Was spricht gegen eine Fachkraftquote?
Diese 50-Prozent-Quote wurde nicht wissenschaftlich evaluiert. Und: Was sind denn Fachkräfte? In der Praxis sieht es dann so aus: Ich möchte eine Hilfskraft einstellen, aber der Gesetzgeber sagt mir, dass ich dann gleichzeitig auch eine Fachkraft einstellen muss. Was passiert also? Ich stelle die Hilfskraft gar nicht ein. Außerdem sollte man bedenken, dass diese Quote nicht nur eine Minimums-, sondern auch eine Maximumsgrenze ist, wenn es um Pflegesatzverhandlungen geht. Generell sind diese ganzen Quoten, Schlüssel und Prozentzahlen eher ein Zwangskorsett. Da würde ich mir mehr Freiheiten wünschen.

Glauben Sie, dass Ihr Konzept - auch angesichts der demografischen Entwicklung - im großen Stil umsetzbar ist?
Ja. Im Buch beschreibe ich ja auch die Weiterentwicklung, nämlich das sogenannte stambulante Konzept, das wir jetzt seit viereinhalb Jahren praktizieren. Wir bringen also ambulante und stationäre Pflege zusammen und binden auch Angehörige ein, die Leistungen übernehmen. Wenn das dann im wohnortnahen Umfeld erfolgt, kann daraus ein sehr zukunftsfähiger Dienstleistungsmix entstehen.

Pfister: "Durch unser Pflegesystem steigt keiner mehr durch"

Dennoch, so sagen Sie selbst, kostet Ihr Weg mehr Geld. Gleichzeitig steigen die Eigenanteile in der Pflege.
Der steigende Eigenanteil ist ein Problem. Einerseits werden permanent die Erwartungen hochgeschraubt, Einzelzimmerquoten, Quadratmeteranzahl und so weiter. Das kostet Geld. Die Leistungen der Pflegeversicherung sind aber fixiert. Zudem kommen jedes Jahr Lohnsteigerungen, aber die Leistungen der Pflegeversicherung bleiben gleich. Diese Leistungen müssen also angepasst werden, damit ein Ausgleich stattfindet. Mit dem stambulanten Konzept haben wir gemeinsam mit den Kassen einen Weg gefunden, der es bei bester Qualität ermöglicht, den Eigenanteil pro Monat um bis zu 800 Euro zu senken.

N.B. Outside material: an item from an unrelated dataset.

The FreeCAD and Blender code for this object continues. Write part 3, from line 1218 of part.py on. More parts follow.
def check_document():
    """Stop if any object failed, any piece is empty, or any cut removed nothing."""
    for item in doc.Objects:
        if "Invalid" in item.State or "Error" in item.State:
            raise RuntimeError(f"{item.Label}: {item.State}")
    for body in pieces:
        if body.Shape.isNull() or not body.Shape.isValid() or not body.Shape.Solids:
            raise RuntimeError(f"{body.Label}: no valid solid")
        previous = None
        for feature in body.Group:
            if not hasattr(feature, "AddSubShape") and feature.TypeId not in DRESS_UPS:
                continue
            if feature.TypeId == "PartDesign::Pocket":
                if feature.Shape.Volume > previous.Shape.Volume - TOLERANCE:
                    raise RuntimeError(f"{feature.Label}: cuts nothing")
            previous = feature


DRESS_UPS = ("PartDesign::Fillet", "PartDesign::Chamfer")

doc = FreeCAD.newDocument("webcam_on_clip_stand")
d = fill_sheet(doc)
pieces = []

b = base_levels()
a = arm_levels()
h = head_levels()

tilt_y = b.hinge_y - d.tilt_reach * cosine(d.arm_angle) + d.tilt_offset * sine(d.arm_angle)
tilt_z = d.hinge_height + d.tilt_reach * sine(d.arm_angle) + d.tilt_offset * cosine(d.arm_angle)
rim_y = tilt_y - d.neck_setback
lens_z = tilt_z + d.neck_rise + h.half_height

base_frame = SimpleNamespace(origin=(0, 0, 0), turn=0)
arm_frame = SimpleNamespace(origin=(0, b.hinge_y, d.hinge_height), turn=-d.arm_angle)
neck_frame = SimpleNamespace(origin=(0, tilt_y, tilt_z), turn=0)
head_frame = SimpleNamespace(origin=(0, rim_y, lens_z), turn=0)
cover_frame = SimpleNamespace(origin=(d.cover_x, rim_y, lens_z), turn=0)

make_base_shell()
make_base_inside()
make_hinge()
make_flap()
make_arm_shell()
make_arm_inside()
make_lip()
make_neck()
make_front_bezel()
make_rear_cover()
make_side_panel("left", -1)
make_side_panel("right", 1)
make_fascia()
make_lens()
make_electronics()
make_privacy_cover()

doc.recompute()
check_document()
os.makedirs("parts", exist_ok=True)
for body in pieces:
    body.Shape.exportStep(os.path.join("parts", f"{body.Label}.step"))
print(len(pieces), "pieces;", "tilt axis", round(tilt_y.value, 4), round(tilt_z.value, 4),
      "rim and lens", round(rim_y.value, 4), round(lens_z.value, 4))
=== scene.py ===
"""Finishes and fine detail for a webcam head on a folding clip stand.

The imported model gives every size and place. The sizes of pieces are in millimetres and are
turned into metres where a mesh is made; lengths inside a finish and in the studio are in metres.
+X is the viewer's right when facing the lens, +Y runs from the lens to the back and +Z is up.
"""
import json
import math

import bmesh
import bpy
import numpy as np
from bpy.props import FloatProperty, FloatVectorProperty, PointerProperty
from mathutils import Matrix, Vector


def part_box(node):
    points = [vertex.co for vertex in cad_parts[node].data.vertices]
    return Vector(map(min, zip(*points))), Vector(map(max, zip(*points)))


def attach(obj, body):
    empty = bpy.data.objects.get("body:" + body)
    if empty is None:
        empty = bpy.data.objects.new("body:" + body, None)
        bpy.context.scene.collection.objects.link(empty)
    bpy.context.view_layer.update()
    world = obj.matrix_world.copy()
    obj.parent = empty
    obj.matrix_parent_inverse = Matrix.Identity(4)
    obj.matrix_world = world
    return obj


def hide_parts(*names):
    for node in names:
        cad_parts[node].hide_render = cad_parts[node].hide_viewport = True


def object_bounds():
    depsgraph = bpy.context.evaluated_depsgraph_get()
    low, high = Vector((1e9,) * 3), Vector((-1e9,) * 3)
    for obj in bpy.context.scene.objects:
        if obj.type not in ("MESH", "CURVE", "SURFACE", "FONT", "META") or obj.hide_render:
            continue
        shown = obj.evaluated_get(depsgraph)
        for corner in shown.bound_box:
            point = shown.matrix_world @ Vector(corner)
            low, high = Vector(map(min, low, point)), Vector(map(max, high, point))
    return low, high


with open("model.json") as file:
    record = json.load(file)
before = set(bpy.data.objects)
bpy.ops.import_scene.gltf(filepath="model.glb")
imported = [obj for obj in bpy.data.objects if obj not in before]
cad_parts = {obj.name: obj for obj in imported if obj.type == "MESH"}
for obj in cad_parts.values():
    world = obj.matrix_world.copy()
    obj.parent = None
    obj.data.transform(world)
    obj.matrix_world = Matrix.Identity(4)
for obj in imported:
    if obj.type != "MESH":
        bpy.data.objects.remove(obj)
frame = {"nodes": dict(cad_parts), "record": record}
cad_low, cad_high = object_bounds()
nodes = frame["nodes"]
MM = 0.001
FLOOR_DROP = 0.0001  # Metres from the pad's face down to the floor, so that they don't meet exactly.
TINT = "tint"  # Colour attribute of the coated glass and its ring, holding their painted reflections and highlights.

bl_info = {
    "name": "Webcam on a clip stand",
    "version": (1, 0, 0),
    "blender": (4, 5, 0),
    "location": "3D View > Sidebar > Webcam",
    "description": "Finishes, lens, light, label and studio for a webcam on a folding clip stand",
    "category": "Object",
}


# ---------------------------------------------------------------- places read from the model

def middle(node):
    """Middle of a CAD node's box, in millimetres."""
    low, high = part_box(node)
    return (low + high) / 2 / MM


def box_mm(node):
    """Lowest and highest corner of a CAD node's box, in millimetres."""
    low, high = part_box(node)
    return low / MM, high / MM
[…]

Wie macht man Pflege für jeden bezahlbar?
Wir haben in Deutschland ein so komplexes, ausdifferenziertes System, dass keiner mehr durchsteigt. Derzeit geht es bei der Finanzierung danach, wo man wohnt, nicht, wie pflegebedürftig man ist. Davon müssen wir meiner Ansicht nach weg. Wir sollten Vertrauen in alte Menschen und ihre Angehörigen haben und sagen: Wer eine Pflegebedürftigkeit hat, bekommt eine Versicherungsleistung, die eine gute Versorgung ermöglicht. Was er mit dieser Versicherungsleistung macht, sollte die Entscheidung des Einzelnen sein. Der Grundsatz der Pflegeversicherung war ja mal: Die pflegebedingten Leistungen soll die Versicherung übernehmen, Unterkunft und Verpflegung sollen vom Bewohner selbst getragen werden und die Investitionskosten kommen von der öffentlichen Hand. Davon sind wir heute meilenweit entfernt. Man redet beim Thema Pflegeversicherung aber auch viel zu wenig über Prävention. Wenn man damit anfängt, wäre das schon ein wichtiger Faktor zur Kosteneindämmung.

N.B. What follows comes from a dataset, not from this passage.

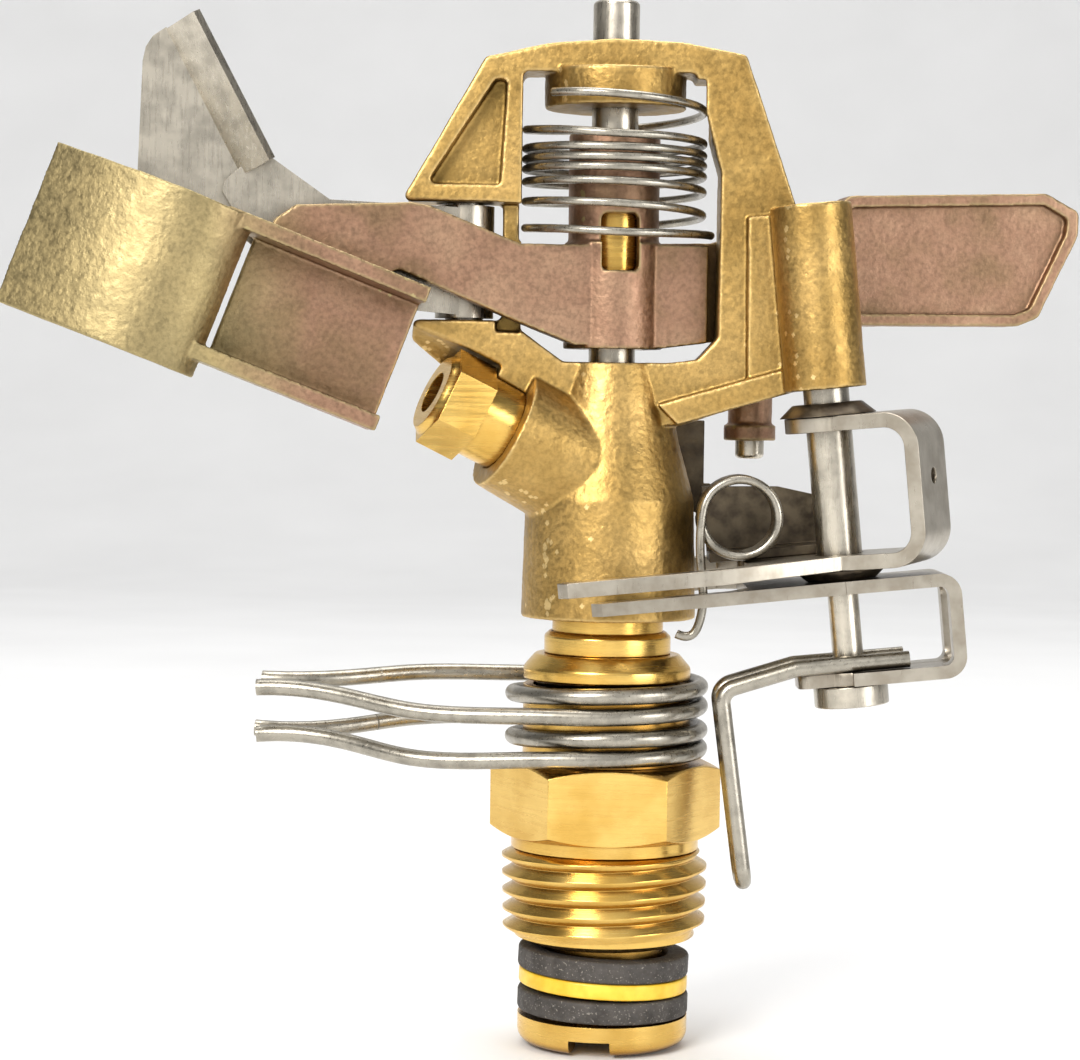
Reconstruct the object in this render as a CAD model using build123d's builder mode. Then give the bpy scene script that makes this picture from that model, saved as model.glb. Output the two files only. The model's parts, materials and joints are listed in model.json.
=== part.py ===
"""Part-circle impact sprinkler with a jet-box arm, a deflector flap and a trip mechanism.

Millimetres, +Z up.  The origin is on the riser axis, where the inlet thread begins.
The nozzle and the drive box are on the -X side, the trip mechanism on the +X side.
"""

import os
from math import cos, pi, radians, sin

from build123d import *

os.makedirs("parts", exist_ok=True)

# Inlet nipple: 1/2 inch taper pipe thread, 14 threads an inch
THREAD_PITCH = 25.4 / 14
THREAD_CREST = 10.65
THREAD_DEPTH = 1.25
THREAD_FLAT = 0.34
THREAD_TAPER = 1 / 40
THREAD_LEAD = 0.35
THREAD_TURNS = 5
NECK_RADIUS = 9.65
NOSE_RADIUS = 7.6
NOSE_LENGTH = 0.7
HEX_AF = 20.6
HEX_LOW = 1.3
HEX_HIGH = 8.9
HEX_CHAMFER_RADIUS = 10.2
HEX_CHAMFER_RISE = 0.95
SLEEVE_RADIUS = 8.6
SLEEVE_TOP = 16.8
SPRING_SEAT = 10.5
SPRING_SEAT_RADIUS = 7.6

# Bearing tube, its washers and the parts round its top
TUBE_RADIUS = 6.1
TUBE_TOP_RADIUS = 5.7
TUBE_STEP = 10.0
TUBE_BORE = 4.6
TUBE_TOP = 31.0
FLANGE_RADIUS = 8.75
FLANGE_TOP = -17.2
TUBE_BOTTOM = -20.2
FLANGE_ROUND = 1.4
SLOT_WIDTH = 4.2
SLOT_DEPTH = 1.5
SLOT_TURN = 10
RUNNING_GAP = 0.05
WASHER_BORE = 6.5
SEAL_RADIUS = 8.8
SEAL_THICKNESS = 2.2
UPPER_SEAL_Z = -12.72
LOWER_SEAL_Z = -16.92
WEAR_RADIUS = 8.7
WEAR_THICKNESS = 1.6
WEAR_WASHER_Z = -14.4
WASHER_TILT = 2.6
LOWER_TILT = 1.2
BEARING_WIRE = 0.6
BEARING_COIL_RADIUS = 6.75
BEARING_TURNS = 4
COLLAR_UNDERSIDE = 18.6
DUST_COLLAR_RADIUS = 8.6
DUST_COLLAR_NECK = 7.4
DUST_COLLAR_BOTTOM = 17.35
DUST_COLLAR_TOP = 20.0
RING_RADIUS = 6.5
RING_TOP = 22.3

# Body casting
BARREL_RADIUS = 8.95
BARREL_BOTTOM = 23.7
NECK_TOP_RADIUS = 5.4
BODY_TOP = 49.8
PORT_HEIGHT = 37.3
JET_RISE = 26
JET_YAW = 17
PORT_LENGTH = 12.7
PORT_RADIUS = 6.2
BRIDGE_FRONT = 4.3
BRIDGE_BACK = 2.3
WINDOW_TOP = 79.0
PANEL_DEPTH = 2.2
POST_FRONT = 2.2
PAD_RADIUS = 7.2
PAD_BOTTOM = 75.6
BOSS_RADIUS = 4.1
BOSS_LOW = 20.5
BOSS_HIGH = 39.0
BOSS_WEB = 1.6
RIB_DEPTH = 3.4
SPRING_CLEARANCE = 9.9

# Nozzle
SHANK_RADIUS = 4.3
SHANK_START = 8.4
NOZZLE_AF = 9.1
NOZZLE_ROLL = 30
NOZZLE_RECESS = 5.6
NOZZLE_HEX_START = 16.2
NOZZLE_HEX_LENGTH = 4.2
NOZZLE_NOSE = 0.7
ORIFICE_RADIUS = 2.2

# Fulcrum pin
PIN_RADIUS = 2.38
PIN_BOTTOM = 42.0
PIN_TOP = 86.6
PIN_CHAMFER = 0.3

# Impact arm
ARM_TURN = 8
WEB_OFFSET = 2.6
WEB_HALF = 1.5
CHEEK_FRONT = 3.3
HUB_BOTTOM = 51.2
HUB_STEP = 62.0
HUB_TOP = 73.1
HUB_LOWER_RADIUS = 5.0
HUB_UPPER_RADIUS = 4.65
HUB_SLOT_WIDTH = 3.8
HUB_SLOT_HEIGHT = 5.8
SLOT_CENTRE = 62.0
BUSH_RADIUS = 3.2
BOX_CENTRE = (-30.6, 52.9)
BOX_TILT = -21
BOX_LENGTH = 17.8
BOX_HEIGHT = 15.2
BOX_WALL = 1.6
BOX_FLOOR = 1.9
BOX_DEPTH = 8.4
WALL_REACH = 3.4
VANE_HEIGHT = 16.8
VANE_DROP = -1.0
PADDLE_HALF = 2.4
PADDLE_RECESS = 1.0
LUG_X = 15.2
LUG_OFFSET = 3.0
LUG_TOP = 53.2
LUG_TOP_RADIUS = 2.45
LUG_FLANGE_RADIUS = 2.7
LUG_FLANGE_TOP = 43.6
LUG_BOTTOM = 42.0
LUG_TIP_RADIUS = 1.5
LUG_TIP_DEPTH = 4.0
LUG_TIP_END = 40.1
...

Pfister: "Bei uns ist Alter immer defizitär besetzt"

Wie soll diese Prävention aussehen?
Ich appelliere an jeden, sich schon früh zu überlegen, wie er seinen Lebensabend gestalten möchte. Nur wenn wir das Altwerden anders gestalten und ihm wieder Sinnhaftigkeit geben, werden wir von dem Stigma Rentner, alt, Pflegegrad 1 bis 5 wegkommen.

Braucht es also auch einen Wandel in der Wahrnehmung von Alter?
Unbedingt. Bei uns ist Alter immer defizitär besetzt. Aber schaut man in andere Regionen der Erde, zum Beispiel nach Asien, dann ist dort Alter eine Auszeichnung, die Respekt und Ehrfurcht verdient. Die Fähigkeiten und die Erfahrung alter Menschen sollte man nicht einfach als wertlos abtun.


Das Buch "Wer gebraucht wird, lebt länger" ist ab sofort erhältlich. Ullstein Verlag, Hardcover, 224 Seiten, 22 Euro.